Sixth Street, the main drag of downtown, is home to plenty of quaint buildings from the 1920s and ’30s, but it’s dotted with empty storefronts and many of the businesses are closed on weekend afternoons.

The community was once home to a major fishing fleet and shipbuilding industry, but those industries declined in the postwar era. Over the past two decades, the area has seen an influx of artists and downtown is now home to more than two dozen galleries. That has attracted a handful of businesses but not enough to fill the void.

Stephen Robbins, executive director of the downtown business improvement district, said the plan is to route some battleship-bound traffic through the downtown area, where tourists would be encouraged to park and take a free shuttle to the ship.

The idea is that the first wave of Iowa visitors will be served by existing business, and as more visitors come, more businesses will open. Still, those plans might not amount to much if downtown can’t change its salty reputation.

This summer, when the U.S.S. Abraham Lincoln docked in San Pedro for Navy Week, the service distributed fliers to sailors warning them to stay out of a few dangerous parts of town, including most of the downtown business district.
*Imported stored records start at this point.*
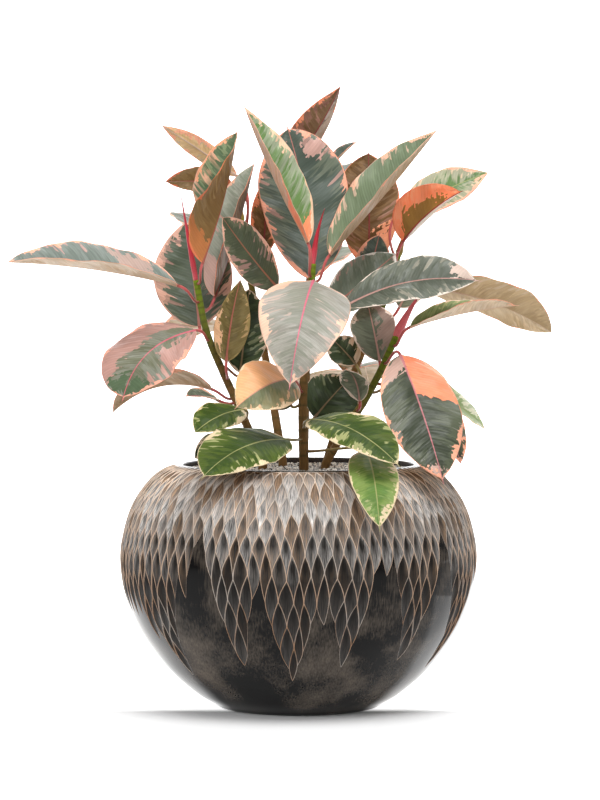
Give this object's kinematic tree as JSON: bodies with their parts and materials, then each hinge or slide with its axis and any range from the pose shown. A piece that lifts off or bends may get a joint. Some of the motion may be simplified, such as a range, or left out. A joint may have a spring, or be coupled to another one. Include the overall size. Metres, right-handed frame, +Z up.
{
  "type": "potted rubber plant",
  "caption": "Variegated rubber plant with upright stems and broad pointed leaves, growing in a wide dark bronze globe pot with a carved scale pattern.",
  "frame": {"origin": "centre of the pot's flat foot, on the surface that it stands on", "axes": "+Z up, -Y toward the front of the plant, +X to the right as seen from the front"},
  "size_m": [0.6206, 0.4708, 0.7024],
  "materials": {
    "pot_lacquer": "dark bronze lacquer, glossy and cloudy, with copper-washed carving",
    "potting_soil": "dark, rough and dry",
    "granite_grit": "rough mixed white, grey and brown grit",
    "stem_bark": "smooth young bark, green above and brown below",
    "red_sheath": "satin",
    "variegated_leaf": "satin, waxy, green with cream, pink and peach edges"
  },
  "bodies": {
    "root": {"gravel": "granite_grit", "leaf_back_brown": "variegated_leaf", "leaf_back_dark": "variegated_leaf", "leaf_back_small": "variegated_leaf", "leaf_back_tan": "variegated_leaf", "leaf_back_upper": "variegated_leaf", "leaf_centre_broad": "variegated_leaf", "leaf_centre_left": "variegated_leaf", "leaf_curl": "variegated_leaf", "leaf_droop": "variegated_leaf", "leaf_front_hanging": "variegated_leaf", "leaf_front_left": "variegated_leaf", "leaf_front_right": "variegated_leaf", "leaf_hanging": "variegated_leaf", "leaf_heart": "variegated_leaf", "leaf_left_broad": "variegated_leaf", "leaf_left_green": "variegated_leaf", "leaf_left_inner": "variegated_leaf", "leaf_left_long": "variegated_leaf", "leaf_left_low": "variegated_leaf", "leaf_left_olive": "variegated_leaf", "leaf_left_pink": "variegated_leaf", "leaf_left_shade": "variegated_leaf", "leaf_left_small": "variegated_leaf", "leaf_left_tan": "variegated_leaf", "leaf_left_upright": "variegated_leaf", "leaf_low_dark": "variegated_leaf", "leaf_middle_low": "variegated_leaf", "leaf_orange": "variegated_leaf", "leaf_peach": "variegated_leaf", "leaf_rear_high": "variegated_leaf", "leaf_rear_left": "variegated_leaf", "leaf_rear_left_high": "variegated_leaf", "leaf_rear_low": "variegated_leaf", "leaf_rear_middle": "variegated_leaf", "leaf_rear_right": "variegated_leaf", "leaf_right_broad": "variegated_leaf", "leaf_right_dark": "variegated_leaf", "leaf_right_fold": "variegated_leaf", "leaf_right_green": "variegated_leaf", "leaf_right_grey": "variegated_leaf", "leaf_right_narrow": "variegated_leaf", "leaf_right_olive": "variegated_leaf", "leaf_right_peach": "variegated_leaf", "leaf_right_spear": "variegated_leaf", "leaf_spear": "variegated_leaf", "leaf_top_brown": "variegated_leaf", "leaf_top_small": "variegated_leaf", "leaf_variegated": "variegated_leaf", "pot": "pot_lacquer", "sheath_left": "red_sheath", "sheath_middle": "red_sheath", "sheath_right": "red_sheath", "soil": "potting_soil", "stem_back": "stem_bark", "stem_back_left": "stem_bark", "stem_back_right": "stem_bark", "stem_left": "stem_bark", "stem_middle": "stem_bark", "stem_right": "stem_bark"}
  },
  "joints": []
}
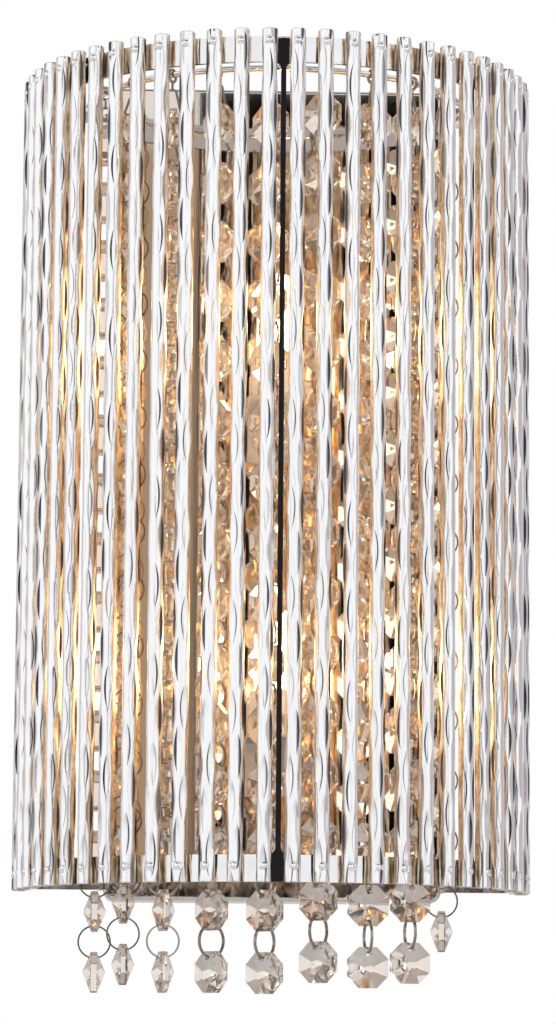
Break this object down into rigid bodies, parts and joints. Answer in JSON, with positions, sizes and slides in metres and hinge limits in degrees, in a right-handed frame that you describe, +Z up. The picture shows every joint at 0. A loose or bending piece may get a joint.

Camilla Townsend, who recently retired as president of the San Pedro Chamber of Commerce, said the Navy must have been using old information but acknowledged sailors aren’t the only ones that avoid downtown.
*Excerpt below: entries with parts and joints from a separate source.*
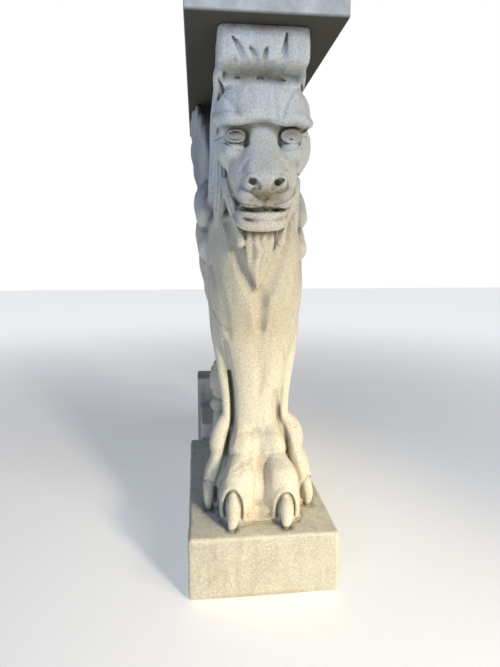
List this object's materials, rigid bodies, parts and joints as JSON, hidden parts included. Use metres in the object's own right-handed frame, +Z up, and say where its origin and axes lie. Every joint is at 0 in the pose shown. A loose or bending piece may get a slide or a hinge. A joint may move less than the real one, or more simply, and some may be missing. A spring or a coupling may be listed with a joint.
{
  "type": "lion on column statue",
  "caption": "Cast-stone table support: a lion's head and breast over a single clawed leg, with wings, plinth, rear pier and a top slab.",
  "frame": {"origin": "on the ground, under the middle of the base and the slab", "axes": "the lion faces -Y, +X to the right of someone in front of it, +Z up"},
  "size_m": [0.19, 0.555, 0.731],
  "materials": {
    "cast_stone": "matt buff cast stone, weathered",
    "slab_stone": "matt grey cast stone"
  },
  "bodies": {
    "root": {"lion_and_plinth": "cast_stone", "top_slab": "slab_stone"}
  },
  "joints": []
}
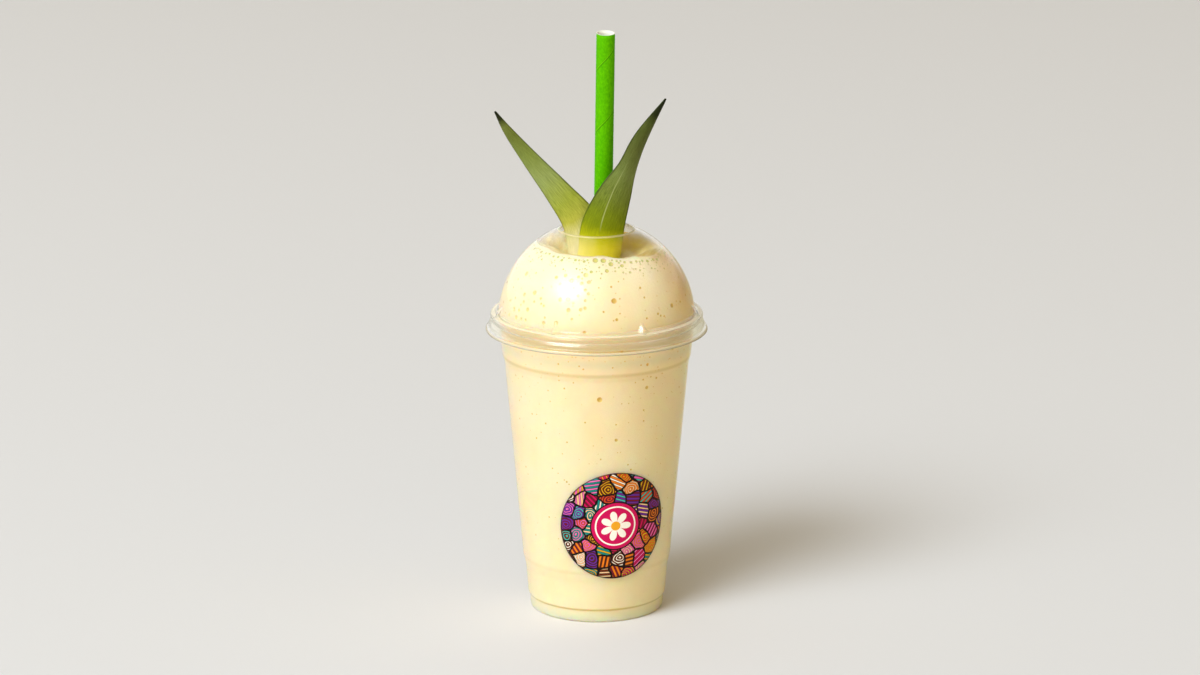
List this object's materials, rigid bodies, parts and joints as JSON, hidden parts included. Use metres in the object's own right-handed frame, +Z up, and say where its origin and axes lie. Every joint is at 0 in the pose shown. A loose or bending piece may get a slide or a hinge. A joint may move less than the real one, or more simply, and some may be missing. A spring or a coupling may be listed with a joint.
{
  "type": "pina colada",
  "caption": "Blended pineapple and coconut drink in a clear cup with a domed lid, with a paper straw and pineapple leaves standing in the lid's hole.",
  "frame": {"origin": "middle of the cup's foot, on the surface that it stands on", "axes": "+Z up along the cup; -Y towards the front; +X towards the right of the front"},
  "size_m": [0.1028, 0.1028, 0.2734],
  "materials": {
    "clear_plastic": "clear glossy thin plastic",
    "drink": "smooth pale yellow blended drink with small bubbles",
    "straw_paper": "bright green spiral-wound paper",
    "leaf": "waxy ribbed leaf with a grey bloom",
    "sticker_paper": "printed gloss paper"
  },
  "bodies": {
    "root": {"cup": "clear_plastic", "lid": "clear_plastic", "drink": "drink", "straw": "straw_paper", "leaf_left": "leaf", "leaf_right": "leaf", "sticker": "sticker_paper"}
  },
  "joints": []
}
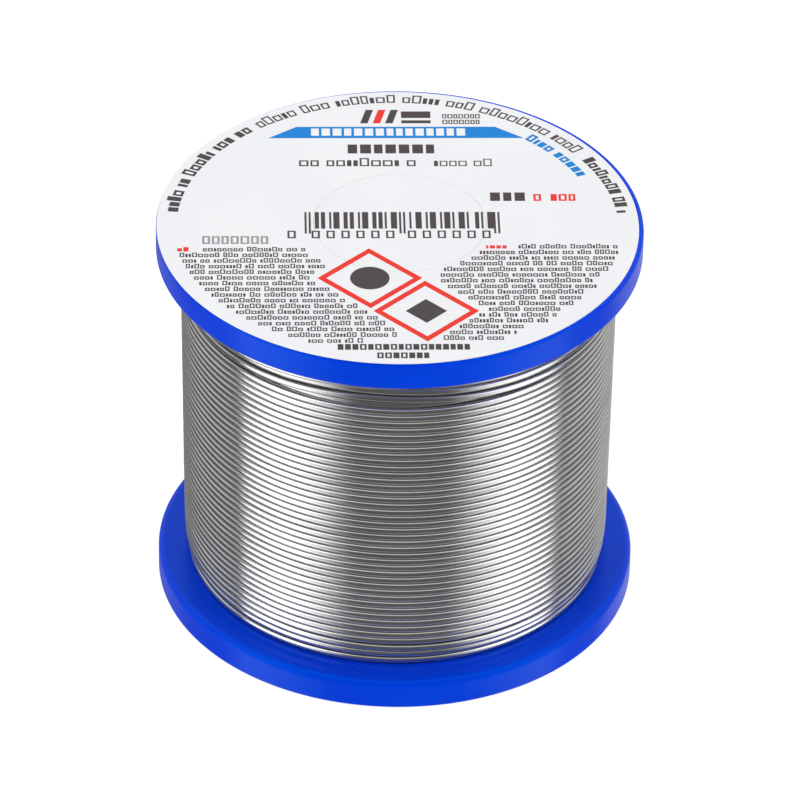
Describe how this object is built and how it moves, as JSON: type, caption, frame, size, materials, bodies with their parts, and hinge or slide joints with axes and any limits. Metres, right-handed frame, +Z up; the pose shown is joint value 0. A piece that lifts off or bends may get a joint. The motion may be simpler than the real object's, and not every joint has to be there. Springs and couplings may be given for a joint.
{
  "type": "solder wire spool",
  "caption": "Full spool of solder wire: blue plastic flanges and core, wire wound in layers, and a round paper label on the upper flange.",
  "frame": {"origin": "centre of the circle that the spool stands on, on the axis of the bore", "axes": "+Z up along the bore, from the plain flange to the labelled one; -Y is the side that the label's lettering reads from"},
  "size_m": [0.065, 0.065, 0.0567],
  "materials": {
    "spool_plastic": "satin",
    "solder": "satin",
    "label_paper": "satin"
  },
  "bodies": {
    "root": {"lower_flange": "spool_plastic", "upper_flange": "spool_plastic", "core_tube": "spool_plastic", "winding_layer_01": "solder", "winding_layer_02": "solder", "winding_layer_03": "solder", "winding_layer_04": "solder", "winding_layer_05": "solder", "winding_layer_06": "solder", "winding_layer_07": "solder", "winding_layer_08": "solder", "winding_layer_09": "solder", "winding_layer_10": "solder", "winding_layer_11": "solder", "winding_layer_12": "solder", "winding_layer_13": "solder", "wire_start_tail": "solder", "wire_free_end": "solder", "top_label": "label_paper", "label_punch_out": "label_paper"}
  },
  "joints": []
}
“It’s an issue of perception, and there are even those perceptions in our own town,” she said. “It takes a long time to change that.”
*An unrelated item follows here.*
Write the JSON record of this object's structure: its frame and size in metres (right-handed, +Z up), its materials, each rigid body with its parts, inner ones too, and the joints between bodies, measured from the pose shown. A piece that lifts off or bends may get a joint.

That’s where Marymount comes in.

Open arms

Marymount has had a presence in San Pedro for years, housing students in a college-owned apartment complex on 24th Street and in a former Navy dormitory complex on the north end of town. But this year, for the first time, students are taking classes in San Pedro’s downtown, a world away from the college’s pristine Palos Verdes Peninsula campus.

For Marymount, the expansion into San Pedro was a matter of necessity. The college, which started offering four-year degrees last year, saw its enrollment grow by 70 percent over the past two school years, but Rancho Palos Verdes voters rejected a ballot measure that would have allowed the school to expand there.

Marymount President Michael Brophy said San Pedro residents, businesses and community groups have welcomed the college with open arms.

“There are thousands of people in Palos Verdes who love the college, who support the college, but there’s motivation in San Pedro to engage the college at a much deeper level in terms of urban renewal,” he said. “They’re not looking for suburban renewal in Palos Verdes.”

Brophy said he knows downtown San Pedro’s reputation, but he said it is a safe environment for students, thanks in part to area property owners.

“The business improvement district funds a significant public safety program, something far beyond what my resources could bear, frankly,” Brophy said. “My people, my faculty, my staff, are all very comfortable.”

Business leaders hope the stamp of approval from the college, and the presence of a few hundred students, can help rebrand downtown San Pedro as a safe and even hip place to be.

“If Marymount thinks it’s a great location and a safe location for their students, it will change people’s minds,” said Beate Kirmse, who runs a downtown art gallery and is one of the founders of the San Pedro Arts and Academic Alliance. “It’s not dangerous. You have to get that out of people’s heads.”

This summer, Marymount summer signed a 10-year lease for 16,000 square feet in a downtown office building vacated by Northrop Grumman Corp., the longtime L.A. defense contractor that recently moved its headquarters to Falls Church, Va. About 150 students are taking business and global studies classes there.

Just down Sixth, about 150 more students will start taking classes next year at what will be an arts center, donated by college boosters Marylyn and Chuck Klaus. More students could be coming to downtown in 2013 when the college begins offering graduate programs.

The college also is using a few historic downtown buildings for events. Students will have their first art exhibition next month at the Arcade Gallery on Sixth Street, and since January, Marymount has been holding performances and other events at the Warner Grand Theatre, a classic 1930s movie palace. The theater, owned by the city of Los Angeles and renovated after decades of decay, hosts film screenings, and live music and theater performances.

Still, Brophy said he’s concerned that San Pedro leaders might see Marymount as a cure-all.

“They may overestimate how much of a catalyst we will be,” he said.

High hopes

Indeed, the college and the Iowa could be the latest in a long string of unsuccessful cures to downtown’s ills.

In the late ’60s, the Los Angeles Community Redevelopment Agency wanted to clear out vacant and decaying storefront buildings and replace them with commercial office buildings. The office market never materialized and redevelopment stalled.

Then in 2003, spurred by an Urban Land Institute study that said new housing could help revitalize downtown, the CRA promoted residential projects. Several buildings with about 1,200 luxury and affordable condo units went up, but they came on the market just as the housing bubble burst. Several have since been converted into apartments.

Richard Pawlowski, a local real estate broker who has lived in San Pedro for decades and watched several revitalization efforts fail, is among the skeptics. He believes that with or without Marymount, Iowa tourists aren’t going to go downtown because there’s not much to see or do.

“They’ve been trying for years to get people to walk downtown from the waterfront, but they don’t. And if they do, they get depressed,” he said. “If they don’t change it into something worthwhile, it’s not going to work.”

He wants to see downtown turned into something like Santa Monica’s Third Street Promenade, a pleasant, pedestrian-friendly shopping district where people don’t have to worry about parking.

Townsend acknowledged downtown still doesn’t have enough activity but said such a district would just copy what other communities have done. She believes things are slowly improving and that Marymount, the Iowa and business improvement district programs need to be given a chance.

“It isn’t all in place yet, but the pieces are here,” she said.